Nada más tomar el poder, Pol Pot decretó el Año Cero en Camboya. La población de las ciudades fue enviada al campo. El dinero abolido. La prensa prohibida. Quienes hablaban un idioma extranjero, tenían ahorros o llevaban gafas, arrestados y a menudo torturados por pertenecer a clases privilegiadas. “Las libertades individuales se supeditan al interés colectivo”, anunciaron los jemeres rojos camino del genocidio que acabaría con una cuarta parte de la población a mediados de los 70.

La frase podría haber salido de la prisión S-21, uno de los centro de exterminio de Pol Pot, y sin embargo está sacada de una pancarta colgada el otro día en una facultad de Barcelona. No me siento capaz de explicar cómo jóvenes con acceso a educación pueden defender hoy ideas que provocaron las mayores guerras, genocidios y horrores del siglo XX. Y lo mismo me vale para los aprendices de Hitler que estos días aprovechan lo de Cataluña, o cualquier otra cosa, para ver si consiguen que lo suyo pase por patriotismo.

Es odio, nada más.  

Quizá Salman Rushdie tiene razón y como decía el otro día hemos regresado a los tiempos de la “ignorancia agresiva”.  Agresiva porque no sólo no se disimula, sino que se pretende imponer al resto. El problema ni siquiera son los pocos idiotas que a estas alturas exhiben su estalinismo o nazismo con orgullo, sino quienes dicen no compartir sus métodos y se muestran comprensivos con sus ideas. La historia está llena de ejemplos de su responsabilidad: la de quienes por cobardía o afinidad miran a otro lado. «Son una minoría», nos dicen quienes aceptan con naturalidad que se pueda tomar una plaza brazo en alto o promover purgas ideológicas en universidades. El odio es tan contagioso, y la capacidad de utilizarlo para manipular tan grande, que un sólo neonazi, un único discípulo de Pol Pot, deberían parecernos demasiados.   

Ahora que se vuelve a escuchar mucho la frase de “no me alegro de que nadie vaya a la cárcel”, yo me alegré ayer cuando leí que un juez había imputado a 13 ultraderechistas por agredir a manifestantes el pasado 9 de octubre en Valencia.
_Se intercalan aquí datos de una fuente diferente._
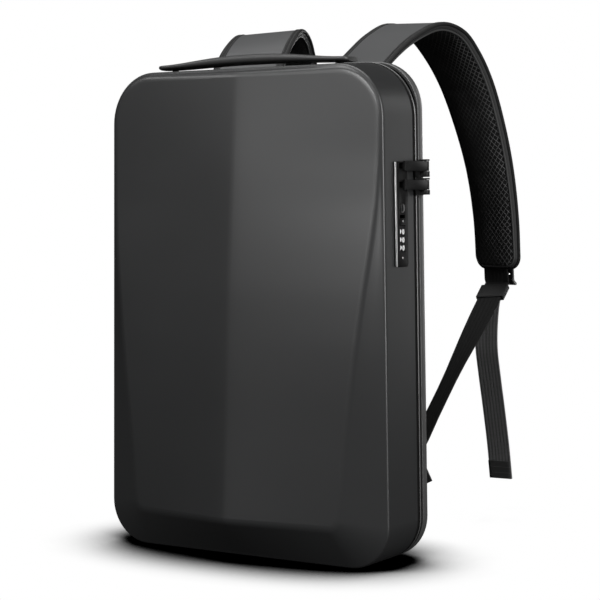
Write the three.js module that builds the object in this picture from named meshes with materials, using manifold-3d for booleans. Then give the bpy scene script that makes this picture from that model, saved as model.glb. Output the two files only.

La noticia me recordó la escena de la película American History X en la que Derek Vinyard (Edward Norton), un neonazi condenado por el homicidio de dos afroamericanos, sale al patio de la prisión y se da cuenta de que ahí dentro el negro va a ser él. La minoría. El discriminado. Y el que está en peligro. La vida real no siempre produce la redenciones como la de Derek, que termina dejando atrás el extremismo y trata de sacar a su hermano de una banda supremacista, pero supongo que ver pasar los días en una celda ayuda a llegar a conclusiones como la del protagonista de la película. “El odio es un lastre”, dice. “La vida es demasiado corta para estar siempre cabreado”.